Exercise:
Select lines where the word "else" appears.

Extracted records:
*****

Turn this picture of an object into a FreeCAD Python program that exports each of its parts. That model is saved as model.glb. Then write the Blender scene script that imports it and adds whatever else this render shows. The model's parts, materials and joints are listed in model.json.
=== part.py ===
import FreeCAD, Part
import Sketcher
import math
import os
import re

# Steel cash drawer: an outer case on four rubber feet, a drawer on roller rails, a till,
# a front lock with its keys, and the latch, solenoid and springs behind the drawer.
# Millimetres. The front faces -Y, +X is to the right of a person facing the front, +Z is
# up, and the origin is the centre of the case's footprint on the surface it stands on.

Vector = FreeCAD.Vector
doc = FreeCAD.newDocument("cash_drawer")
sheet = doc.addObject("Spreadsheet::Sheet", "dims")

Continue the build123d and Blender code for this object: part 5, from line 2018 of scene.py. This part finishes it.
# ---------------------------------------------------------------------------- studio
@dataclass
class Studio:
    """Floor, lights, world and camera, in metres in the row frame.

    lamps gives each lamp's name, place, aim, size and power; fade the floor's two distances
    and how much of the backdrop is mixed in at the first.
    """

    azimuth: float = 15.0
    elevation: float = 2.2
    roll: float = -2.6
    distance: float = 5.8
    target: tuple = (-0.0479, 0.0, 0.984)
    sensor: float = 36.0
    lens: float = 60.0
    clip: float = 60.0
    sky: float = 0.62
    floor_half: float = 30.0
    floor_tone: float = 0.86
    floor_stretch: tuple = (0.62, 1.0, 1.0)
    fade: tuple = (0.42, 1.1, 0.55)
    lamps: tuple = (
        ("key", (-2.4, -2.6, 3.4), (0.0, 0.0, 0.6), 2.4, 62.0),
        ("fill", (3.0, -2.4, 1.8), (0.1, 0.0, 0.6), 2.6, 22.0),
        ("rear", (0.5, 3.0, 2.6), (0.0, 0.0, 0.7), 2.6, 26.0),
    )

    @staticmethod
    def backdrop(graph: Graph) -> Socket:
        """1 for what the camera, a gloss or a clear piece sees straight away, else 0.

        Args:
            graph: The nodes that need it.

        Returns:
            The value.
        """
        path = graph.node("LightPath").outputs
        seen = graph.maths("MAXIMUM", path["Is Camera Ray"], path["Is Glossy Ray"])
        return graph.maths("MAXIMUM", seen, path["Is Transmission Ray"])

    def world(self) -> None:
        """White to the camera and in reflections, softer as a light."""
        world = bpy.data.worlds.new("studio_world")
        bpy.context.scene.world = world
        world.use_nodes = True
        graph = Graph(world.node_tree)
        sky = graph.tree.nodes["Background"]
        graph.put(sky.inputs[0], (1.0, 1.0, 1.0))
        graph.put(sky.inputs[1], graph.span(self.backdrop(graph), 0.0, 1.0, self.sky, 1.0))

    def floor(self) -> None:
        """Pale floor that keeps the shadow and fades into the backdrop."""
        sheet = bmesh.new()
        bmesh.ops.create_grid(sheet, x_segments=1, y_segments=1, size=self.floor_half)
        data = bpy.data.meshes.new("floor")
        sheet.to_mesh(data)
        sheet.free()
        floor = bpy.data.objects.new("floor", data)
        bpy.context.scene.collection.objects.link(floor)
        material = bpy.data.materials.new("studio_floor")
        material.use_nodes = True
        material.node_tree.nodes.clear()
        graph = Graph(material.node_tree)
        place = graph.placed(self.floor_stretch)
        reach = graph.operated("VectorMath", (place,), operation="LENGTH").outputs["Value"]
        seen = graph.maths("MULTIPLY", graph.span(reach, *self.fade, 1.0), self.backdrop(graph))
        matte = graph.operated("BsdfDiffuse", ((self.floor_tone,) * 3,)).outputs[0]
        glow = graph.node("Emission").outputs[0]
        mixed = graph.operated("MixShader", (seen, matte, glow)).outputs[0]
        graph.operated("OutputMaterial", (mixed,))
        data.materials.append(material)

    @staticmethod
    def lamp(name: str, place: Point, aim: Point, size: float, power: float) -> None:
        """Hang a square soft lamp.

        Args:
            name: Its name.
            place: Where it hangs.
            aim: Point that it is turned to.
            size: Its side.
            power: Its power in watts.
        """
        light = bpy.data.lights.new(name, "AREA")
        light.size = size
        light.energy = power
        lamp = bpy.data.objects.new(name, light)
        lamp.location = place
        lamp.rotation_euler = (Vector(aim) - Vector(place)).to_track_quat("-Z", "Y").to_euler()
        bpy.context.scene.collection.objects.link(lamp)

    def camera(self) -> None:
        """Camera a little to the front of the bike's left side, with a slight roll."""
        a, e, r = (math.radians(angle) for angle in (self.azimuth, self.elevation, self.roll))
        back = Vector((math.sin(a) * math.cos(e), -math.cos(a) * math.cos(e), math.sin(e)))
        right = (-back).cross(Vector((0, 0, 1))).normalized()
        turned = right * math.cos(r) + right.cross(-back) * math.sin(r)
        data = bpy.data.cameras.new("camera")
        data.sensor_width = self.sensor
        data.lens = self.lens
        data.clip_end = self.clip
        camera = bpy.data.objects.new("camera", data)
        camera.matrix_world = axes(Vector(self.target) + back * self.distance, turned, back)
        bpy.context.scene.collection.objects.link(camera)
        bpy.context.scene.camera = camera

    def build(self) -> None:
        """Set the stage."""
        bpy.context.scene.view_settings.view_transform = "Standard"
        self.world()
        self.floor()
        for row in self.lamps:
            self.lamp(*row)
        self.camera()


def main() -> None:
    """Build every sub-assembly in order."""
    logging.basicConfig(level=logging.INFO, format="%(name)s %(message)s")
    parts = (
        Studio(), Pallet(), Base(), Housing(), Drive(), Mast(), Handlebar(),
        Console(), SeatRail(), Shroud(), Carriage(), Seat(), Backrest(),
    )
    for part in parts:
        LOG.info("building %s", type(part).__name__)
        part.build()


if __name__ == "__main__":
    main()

*****

Exercise output:
Turn this picture of an object into a FreeCAD Python program that exports each of its parts. That model is saved as model.glb. Then write the Blender scene script that imports it and adds whatever else this render shows. The model's parts, materials and joints are listed in model.json.
        """1 for what the camera, a gloss or a clear piece sees straight away, else 0.